The Advocate Safehouse provides services to prevent or help the victims of domestic violence, including a 24-hour help line, emergency shelter for survivors, a Latina outreach program, educational programming and more. It is the only resource of its kind in the valley, and only one of 11 on the Western Slope.
“I think Lunafest is a good fit for our community because, for one thing, the films are incredible, and they are so relevant to the process of life, especially for a woman,” Bielski said. “And the difficulties and the joys and all that combined is really what makes it such an incredible event. I think it’s a good fit for the Safehouse because we do what we can to have a diverse way to reach out to the public, increase awareness, and also continue bringing in funds so we can keep our doors open.”
This year, Lunafest features eight short films.
“A Good Match,” by Lyn Elliot, tells the story of Ann, who doesn’t miss her ex-boyfriend, but does miss his mom.
“Chicas Day,” by Susan Bejar, is about a girls’ day out between mother and daughter.
“Flor de Toloache,” by Jenny Schweitzer, follows a group of women who challenge gender social normals as an all-female mariachi band.
“Lady Parts,” by Emily Fraser and Katherine Gorringe, is a documentary about Lady Parts Automotive, which brings a woman’s touch to the female car owners who need it most.

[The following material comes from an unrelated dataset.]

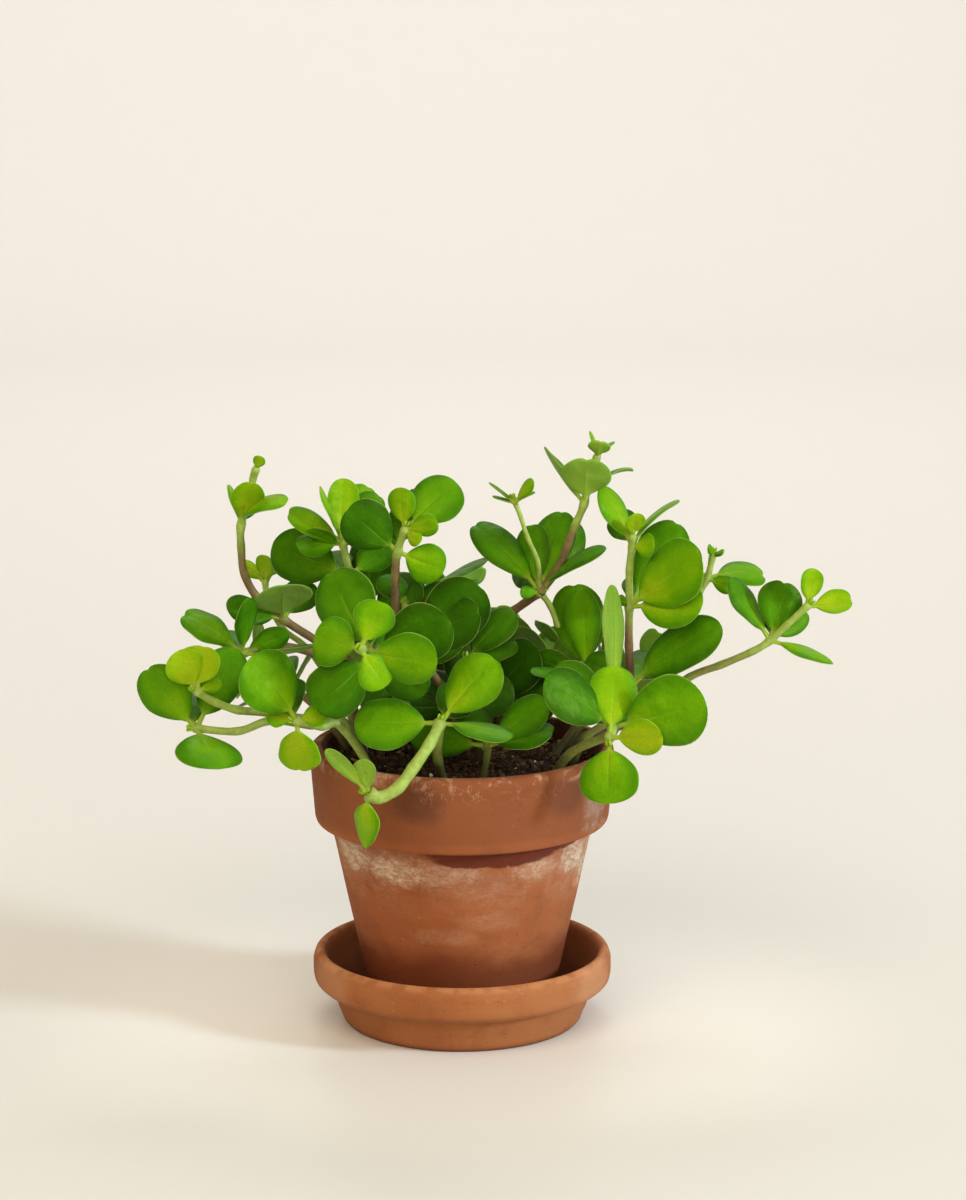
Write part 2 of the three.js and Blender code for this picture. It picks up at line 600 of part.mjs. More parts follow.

“Miss Todd,” by Kristina Yee, is an animated film using paper cut-out puppets in a model set which tells the story of a young woman who dreams of flight in 1909.
“Tits,” by Louisa Bertman, is an animated, narrated film about feminine exploration.
“Tryouts,” by Susana Casares, follows a teeange Muslim American girl who wants to try out for her new high school’s cheerleading squad.
And “Viva,” by Amanda Bluglass,” is a documentary portrait of Cornwall’s grandmother of punk, 82-year-old Viva Hamnell.
With a variety of themes, production techniques and styles, not to mention its charitable cause, Lunafest is a community event worthy of support, Bielski said.
“I just think it’s going to be a great night,” Bielski said. “And as always, we’re just so grateful for the community’s support.”